Against the background of many western economies heading into recession and a rather gloomy outlook worldwide, China did remarkably well this year. After the initially planned growth figure of a mere six per cent was revised upward to ten per cent by the People's Congress in March this year, recent estimates put it in the 12 or 13 per cent range.
With the industrial output up by 20 per cent nationwide ? and considerablyhigher in Guangdong, Fujian and Shanghai? as well as an unprecedented rise of at least US$35bn over 1991 in foreign trade volume, indications are that the boom is going to hold well into 1992. A solid foreign debt management, the bustling building sector, rapidly rising living standards in the coastal areas and the tourism industry bouncing back to pre-1989 standards attest to the vitality of the new opening up and reform drive, kicked off by senior leader Deng Xiaoping a year ago.
After major western powers scrapped the post Tiananmen sanctions and turned back to business as usual, the run on the world's biggest market is on. A case in point is foreign investment. Although cheap land and labour advantage is eroding quickly, Mofert figures say that money is pouring in faster than ever. Beijing approved 27,000 foreign invested projects with a contractual value of US$30.6bn in the first nine months of this year, roughly 60 per cent of the total in the previous 13 years of reform. Still leading the investment boom is Hong Kong, followed by the US, Japan and Taiwan, the latter continuously relaxing restrictions on dealing with their brethren across the Strait.

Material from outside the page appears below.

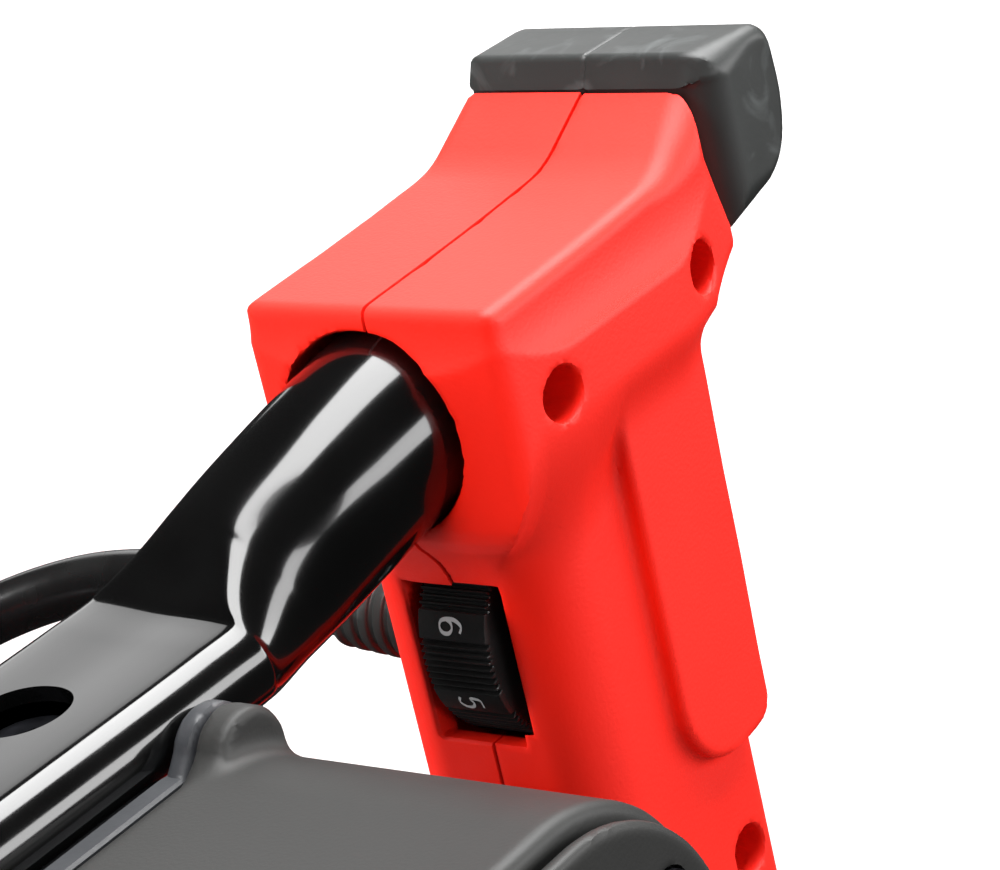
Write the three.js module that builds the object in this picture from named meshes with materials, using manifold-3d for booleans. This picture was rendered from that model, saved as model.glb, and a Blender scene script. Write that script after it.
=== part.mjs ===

A point for optimism voiced by economic emmissaries from the west and international financial institutions over the last months is not only the growth pattern and the party's blueprint for a "socialist market economy", but calculated efforts by the Chinese authorities to make their economy compatible with western standards. In the run-up to its re-entry to Gatt possibly early this year, and more immediately, to retain the unconditional MFN status opposed by a hostile Congress majority in Washington, China in recent weeks:
* announced that it will reduce tariff rates for over 3,000 import items, including oil, beginning on the last day of this year,
* announced that it will draft another set of policies for attracting what a Mofert official termed "huge amounts of investments", including the freedom of manufacture and market strategy. Also to come is the permission for privately owned enterprises to set up joint ventures,
* promised political reforms and possibly the adaptation of the ten year old constitution to market economy requirements,
* went ahead with the deregulation of commodity and food prices,
* let it be known that the opening up of its financial market to foreigners, including renminbi trading, might arrive in three years time,
* pledged far-reaching accounting reforms, designed to bring the system in line with global standards. For the first time, a company would not be rated by the size of its assets, but rather by its real returns,
* intensified lobbying for international participation in developing the tertiary sector of the economy. After the worst-ever disaster in Chinese aviation history last November, when all 141 passengers were killed near Guilin, China is eagerly looking for foreign partners running airports and updating obsolete flight control systems.
Despite these efforts and a market with high return potential, China remains a high-risk area, mainly for two reasons. Domestically, overheating with rising inflation, unemployment in the absence of a social security system as well as the large number of inefficiently run state enterprises could lead to instability. Also, there is still a large amount of state involvement in business affairs. And, for the time being, economic laws and regulations in many cases remain neither transparent nor comprehensive, when it comes, for example, to market access, taxes, tariffs, real estate dealing or the securities market.
Internationally, Beijing suspects western powers setting up a new anti-Chinese alliance and kowtowing to Taipei where in recent weeks high-level and quasi-official delegations from the US, France and Germany have visited. This and major weapons sales to Taiwan Beijing claims goes against the "one country, two systems" policy which already is in troubled waters in Hong Kong.
Notwithstanding the enormously successful development in the economic field, political disputes are potentially damaging. Beijing should be taken seriously when it claims that there will be no selling out of principles for any economic benefit.